[Your instructions]
The required output consists solely of the lines from the one containing "Recreate this object" down to the one containing "overcut = 1.0", both included, each quoted exactly.

[Provided information]
☆ ☆ ☆ ☆

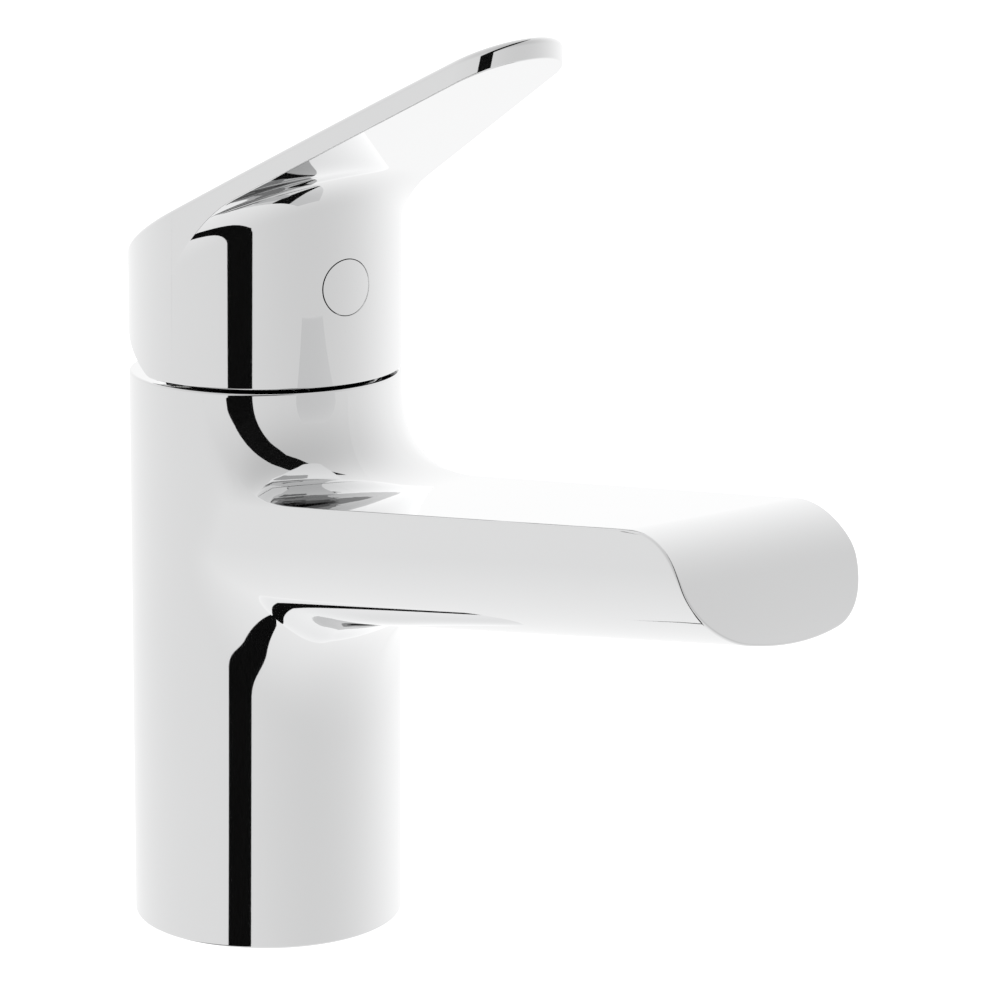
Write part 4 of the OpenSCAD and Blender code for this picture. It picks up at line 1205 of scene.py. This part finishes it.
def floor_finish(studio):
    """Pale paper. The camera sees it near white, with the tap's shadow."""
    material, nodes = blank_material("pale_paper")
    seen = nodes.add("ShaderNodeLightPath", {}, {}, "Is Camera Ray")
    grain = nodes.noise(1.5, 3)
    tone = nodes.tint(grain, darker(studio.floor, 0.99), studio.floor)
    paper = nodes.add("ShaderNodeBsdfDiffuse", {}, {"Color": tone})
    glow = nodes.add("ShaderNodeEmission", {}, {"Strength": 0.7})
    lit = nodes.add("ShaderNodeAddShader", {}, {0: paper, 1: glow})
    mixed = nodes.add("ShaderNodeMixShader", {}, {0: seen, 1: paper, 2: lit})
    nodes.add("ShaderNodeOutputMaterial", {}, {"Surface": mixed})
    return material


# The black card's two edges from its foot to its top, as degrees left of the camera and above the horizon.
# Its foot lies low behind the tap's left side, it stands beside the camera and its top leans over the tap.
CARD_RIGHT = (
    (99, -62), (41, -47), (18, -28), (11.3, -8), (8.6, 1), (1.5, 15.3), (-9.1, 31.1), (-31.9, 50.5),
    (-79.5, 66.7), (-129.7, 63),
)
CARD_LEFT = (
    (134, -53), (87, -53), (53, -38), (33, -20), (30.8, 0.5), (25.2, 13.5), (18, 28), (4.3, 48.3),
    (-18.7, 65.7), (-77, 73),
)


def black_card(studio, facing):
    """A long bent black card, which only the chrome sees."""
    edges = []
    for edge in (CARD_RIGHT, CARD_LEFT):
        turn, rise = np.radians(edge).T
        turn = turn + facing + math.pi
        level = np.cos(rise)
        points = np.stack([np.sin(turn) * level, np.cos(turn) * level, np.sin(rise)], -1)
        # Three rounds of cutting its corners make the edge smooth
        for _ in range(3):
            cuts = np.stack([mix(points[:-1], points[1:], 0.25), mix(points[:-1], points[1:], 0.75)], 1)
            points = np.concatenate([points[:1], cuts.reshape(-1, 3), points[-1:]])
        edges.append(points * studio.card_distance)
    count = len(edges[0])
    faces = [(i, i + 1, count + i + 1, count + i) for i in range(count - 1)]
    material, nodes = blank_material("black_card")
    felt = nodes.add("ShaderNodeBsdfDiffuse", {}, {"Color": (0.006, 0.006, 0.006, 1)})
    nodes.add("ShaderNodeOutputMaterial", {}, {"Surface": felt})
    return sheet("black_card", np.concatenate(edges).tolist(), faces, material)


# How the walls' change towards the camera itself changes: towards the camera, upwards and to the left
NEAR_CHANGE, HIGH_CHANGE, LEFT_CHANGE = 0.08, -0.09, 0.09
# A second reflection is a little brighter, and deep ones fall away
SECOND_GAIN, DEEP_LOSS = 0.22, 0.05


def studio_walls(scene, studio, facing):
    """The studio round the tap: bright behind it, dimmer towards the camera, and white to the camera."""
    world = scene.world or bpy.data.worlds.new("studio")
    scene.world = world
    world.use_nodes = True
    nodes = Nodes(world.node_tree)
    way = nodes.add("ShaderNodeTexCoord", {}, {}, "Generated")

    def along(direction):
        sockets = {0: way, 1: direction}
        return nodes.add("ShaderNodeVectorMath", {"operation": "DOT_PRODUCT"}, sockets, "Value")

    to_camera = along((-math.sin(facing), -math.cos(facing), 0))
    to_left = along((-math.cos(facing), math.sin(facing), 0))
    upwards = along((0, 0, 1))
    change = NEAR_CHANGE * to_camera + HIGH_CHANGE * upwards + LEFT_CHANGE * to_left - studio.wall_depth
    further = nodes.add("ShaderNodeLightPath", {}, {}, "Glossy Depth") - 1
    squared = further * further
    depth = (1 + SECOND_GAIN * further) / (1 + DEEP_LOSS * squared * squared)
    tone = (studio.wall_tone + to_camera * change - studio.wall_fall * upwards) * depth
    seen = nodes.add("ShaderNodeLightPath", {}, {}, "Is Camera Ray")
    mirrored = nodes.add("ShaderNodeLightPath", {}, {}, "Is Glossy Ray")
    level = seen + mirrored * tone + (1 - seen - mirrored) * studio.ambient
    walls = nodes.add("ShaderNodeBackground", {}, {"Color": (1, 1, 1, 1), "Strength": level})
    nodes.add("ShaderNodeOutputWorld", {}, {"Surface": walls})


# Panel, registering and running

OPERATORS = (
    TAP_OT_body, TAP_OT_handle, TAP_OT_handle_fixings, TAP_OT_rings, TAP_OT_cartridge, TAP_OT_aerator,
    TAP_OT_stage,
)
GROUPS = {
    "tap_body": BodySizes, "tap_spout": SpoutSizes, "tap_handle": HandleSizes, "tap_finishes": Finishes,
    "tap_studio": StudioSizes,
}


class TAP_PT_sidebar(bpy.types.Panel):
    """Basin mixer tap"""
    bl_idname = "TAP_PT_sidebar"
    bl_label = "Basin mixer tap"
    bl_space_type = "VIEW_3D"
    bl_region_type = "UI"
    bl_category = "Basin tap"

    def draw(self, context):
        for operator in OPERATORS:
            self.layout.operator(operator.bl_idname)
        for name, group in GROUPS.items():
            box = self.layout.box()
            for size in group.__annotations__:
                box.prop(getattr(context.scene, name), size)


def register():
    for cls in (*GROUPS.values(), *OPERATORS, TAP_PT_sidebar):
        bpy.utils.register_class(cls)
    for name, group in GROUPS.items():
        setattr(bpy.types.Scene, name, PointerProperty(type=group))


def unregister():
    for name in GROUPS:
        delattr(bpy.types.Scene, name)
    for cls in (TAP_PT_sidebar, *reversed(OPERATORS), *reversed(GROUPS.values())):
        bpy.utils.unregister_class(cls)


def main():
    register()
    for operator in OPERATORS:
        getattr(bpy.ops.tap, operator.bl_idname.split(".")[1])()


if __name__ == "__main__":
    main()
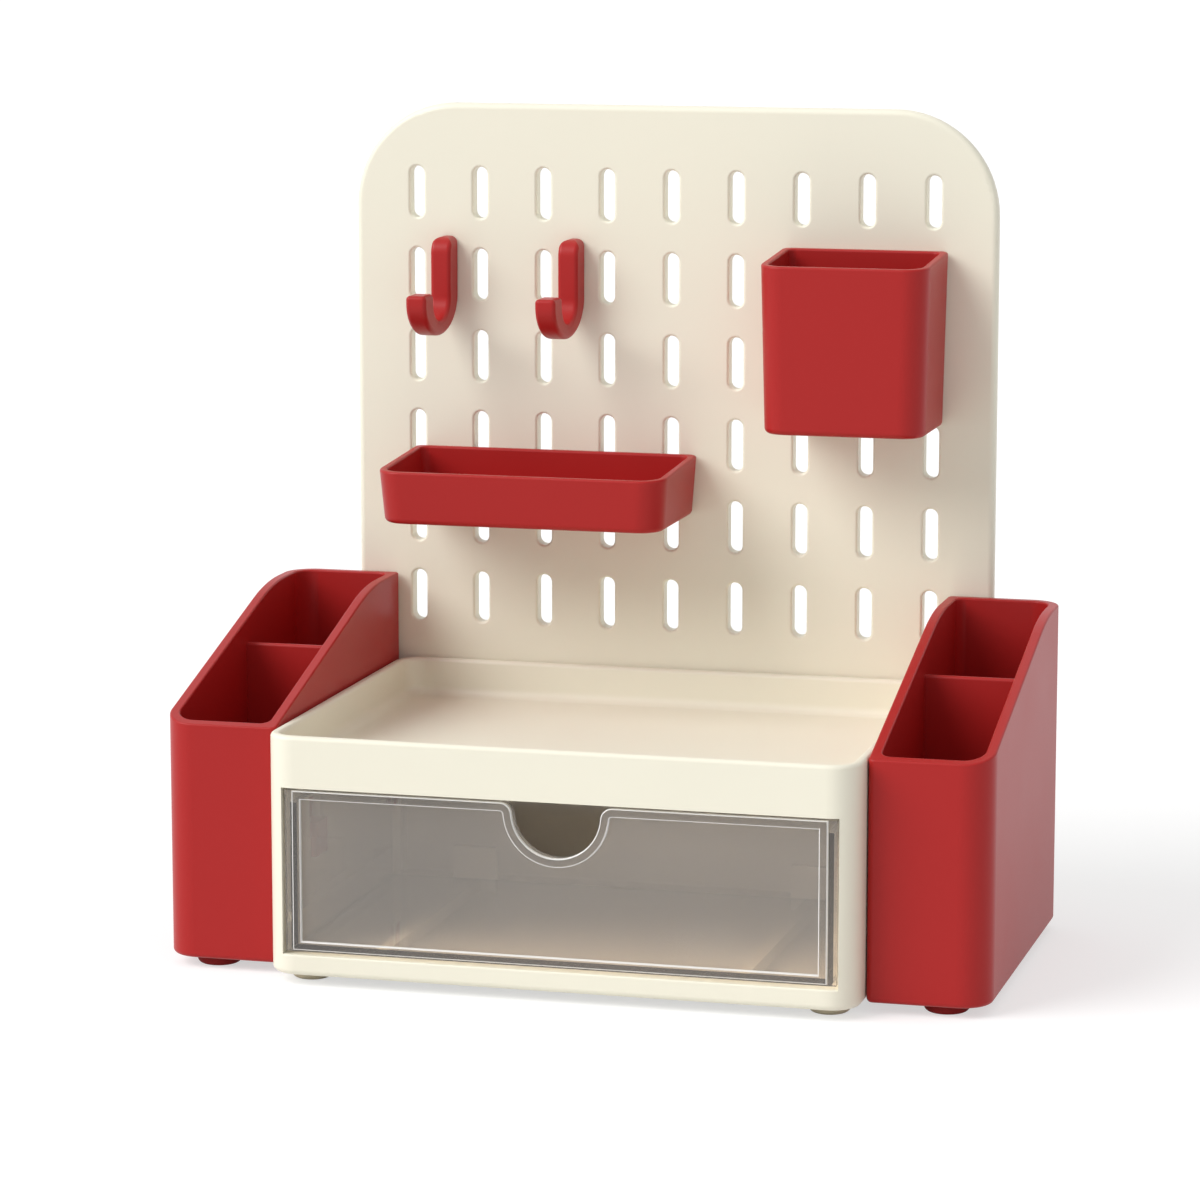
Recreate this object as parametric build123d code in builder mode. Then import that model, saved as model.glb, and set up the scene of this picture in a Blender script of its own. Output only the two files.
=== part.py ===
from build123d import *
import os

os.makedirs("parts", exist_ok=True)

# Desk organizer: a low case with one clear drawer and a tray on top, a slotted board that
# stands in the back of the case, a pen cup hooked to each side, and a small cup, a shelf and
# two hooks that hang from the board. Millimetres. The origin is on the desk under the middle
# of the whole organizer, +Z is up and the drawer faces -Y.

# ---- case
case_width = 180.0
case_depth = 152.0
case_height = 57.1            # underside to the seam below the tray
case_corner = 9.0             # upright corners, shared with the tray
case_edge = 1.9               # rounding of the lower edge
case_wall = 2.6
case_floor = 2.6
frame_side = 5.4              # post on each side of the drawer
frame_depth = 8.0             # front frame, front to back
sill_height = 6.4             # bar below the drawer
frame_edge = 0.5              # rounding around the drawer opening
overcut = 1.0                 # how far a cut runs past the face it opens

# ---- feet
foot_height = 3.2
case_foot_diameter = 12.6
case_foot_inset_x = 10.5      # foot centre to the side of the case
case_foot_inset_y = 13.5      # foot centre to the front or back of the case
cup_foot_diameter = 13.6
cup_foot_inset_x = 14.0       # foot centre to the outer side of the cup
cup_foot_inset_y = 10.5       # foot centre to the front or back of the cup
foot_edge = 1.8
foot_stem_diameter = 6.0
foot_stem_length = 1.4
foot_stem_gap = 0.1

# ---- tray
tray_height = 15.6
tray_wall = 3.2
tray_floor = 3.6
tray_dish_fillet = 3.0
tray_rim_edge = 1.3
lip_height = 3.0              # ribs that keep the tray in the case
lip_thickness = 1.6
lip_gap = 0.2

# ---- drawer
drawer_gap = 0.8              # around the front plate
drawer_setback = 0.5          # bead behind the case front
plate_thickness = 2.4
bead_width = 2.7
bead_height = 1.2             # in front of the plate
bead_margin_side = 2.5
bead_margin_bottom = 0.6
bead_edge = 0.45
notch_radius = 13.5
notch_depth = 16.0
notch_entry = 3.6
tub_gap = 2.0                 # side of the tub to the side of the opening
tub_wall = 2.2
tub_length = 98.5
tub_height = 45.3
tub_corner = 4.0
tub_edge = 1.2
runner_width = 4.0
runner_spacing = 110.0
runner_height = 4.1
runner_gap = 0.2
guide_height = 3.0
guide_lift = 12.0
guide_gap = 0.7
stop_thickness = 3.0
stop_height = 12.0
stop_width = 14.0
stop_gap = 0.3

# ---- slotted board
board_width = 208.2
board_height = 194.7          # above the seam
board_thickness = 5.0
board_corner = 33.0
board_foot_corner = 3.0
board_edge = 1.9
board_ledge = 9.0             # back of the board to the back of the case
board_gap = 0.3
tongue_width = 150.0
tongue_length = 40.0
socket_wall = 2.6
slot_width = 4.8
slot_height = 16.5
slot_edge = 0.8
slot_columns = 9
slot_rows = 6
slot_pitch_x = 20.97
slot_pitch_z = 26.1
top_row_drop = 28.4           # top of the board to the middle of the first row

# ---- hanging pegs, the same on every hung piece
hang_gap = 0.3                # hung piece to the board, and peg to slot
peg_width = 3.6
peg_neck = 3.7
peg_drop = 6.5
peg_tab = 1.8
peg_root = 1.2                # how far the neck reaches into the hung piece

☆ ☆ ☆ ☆

[Solved exercise]
Recreate this object as parametric build123d code in builder mode. Then import that model, saved as model.glb, and set up the scene of this picture in a Blender script of its own. Output only the two files.
=== part.py ===
from build123d import *
import os

os.makedirs("parts", exist_ok=True)

# Desk organizer: a low case with one clear drawer and a tray on top, a slotted board that
# stands in the back of the case, a pen cup hooked to each side, and a small cup, a shelf and
# two hooks that hang from the board. Millimetres. The origin is on the desk under the middle
# of the whole organizer, +Z is up and the drawer faces -Y.

# ---- case
case_width = 180.0
case_depth = 152.0
case_height = 57.1            # underside to the seam below the tray
case_corner = 9.0             # upright corners, shared with the tray
case_edge = 1.9               # rounding of the lower edge
case_wall = 2.6
case_floor = 2.6
frame_side = 5.4              # post on each side of the drawer
frame_depth = 8.0             # front frame, front to back
sill_height = 6.4             # bar below the drawer
frame_edge = 0.5              # rounding around the drawer opening
overcut = 1.0                 # how far a cut runs past the face it opens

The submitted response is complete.